Although the DEI deans did not respond to a request for comment, their reasoning for refusing to debate the topic on their own campus may have been spelled out by John Dozier, MIT’s chief diversity officer.
“We also learned of a debate that will be happening on campus in a few weeks over what I think is an utterly false binary of ‘diversity, equity, and inclusion’ versus ‘merit, fairness, and equality.’ A number of people, including me, were invited to participate in this event last year. We declined based on the framing, but it fueled our thinking about how to set the right conditions for a discussion — avoiding simplified versions of issues and concentrating on a format that will broaden attendees’ perspectives rather than on having one side ‘win,'” Dozier said in a March 15 news release announcing his own set of conversations to be held on campus.
Called “Dialogues Across Difference,” the new campus series “intends to inspire conversation about building community across the Institute,” the release stated.
In an interview with The College Fix, Charles Davis, president of the MIT Free Speech Alliance, said his organization just wants more speech, not less.

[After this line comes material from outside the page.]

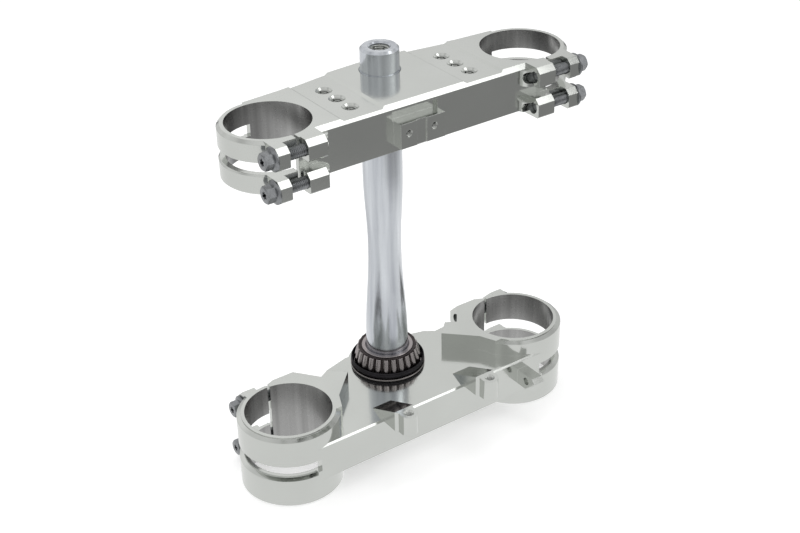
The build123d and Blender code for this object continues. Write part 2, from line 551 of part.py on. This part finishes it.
# Tapered rollers
for i in range(ROLLERS):
    c, s = cos(roller_turn(i)), sin(roller_turn(i))
    with BuildPart() as roller:
        with BuildSketch(Plane(origin=(0, 0, 0), x_dir=(c, s, 0), z_dir=(s, -c, 0))):
            Polygon(beside_axis(0, 0), beside_axis(0, SMALL_END_R - ROLLER_EDGE),
                    beside_axis(ROLLER_EDGE, SMALL_END_R),
                    beside_axis(ROLLER_LEN - ROLLER_EDGE, BIG_END_R),
                    beside_axis(ROLLER_LEN, BIG_END_R - ROLLER_EDGE), beside_axis(ROLLER_LEN, 0), align=None)
        revolve(axis=Axis((ROLLER_TOP_R * c, ROLLER_TOP_R * s, ROLLER_TOP_Z),
                          (AXIS_R * c, AXIS_R * s, AXIS_Z)))
    roller.part.label = f"roller_{i + 1:02d}"
    export_step(roller.part, f"parts/{roller.part.label}.step")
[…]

The group does not have a position for or against DEI, it just wanted to offer a topic that is pressing within higher education, he said.
“Freedom of expression is a necessary prerequisite for any meaningful diversity,” he said.
Davis declined to discuss why MIT’s DEI deans declined to participate in the debate.
Peter Bonilla, executive director of the MIT Free Speech Alliance, told The College Fix in a telephone interview that of the dozens of MIT scholars invited to participate in the debate, one professor did agree, however necessary travel plans ultimately made him unable to take part.
Asked to speculate on theoretical reasons why DEI deans would not want to defend DEI on their own campus, Bonilla said “there is a sense that this is an issue that is kind of above being debated, and that is a big part of the reason why we wanted to have this debate.”
“Our particular issue isn’t DEI,” he added, “…but we are here to promote free expression and the way to do this is to stage a debate where the issues can be rigorously argued from both the defenders and critics.”
The MIT debate registration page states that DEI “policies and practices are among the most debated and contentious issues in higher education today.”
“Universities have invested significant resources in DEI programs and staffing in recent years, and while these efforts enjoy significant levels of support, they have also faced mounting criticism – including from policymakers who want to ban such programs entirely. Whether DEI programs in higher education should be abolished is hardly an idle question — it’s one being actively debated around the country, with significant implications for the future of higher education.”
The MIT debate will also be livestreamed.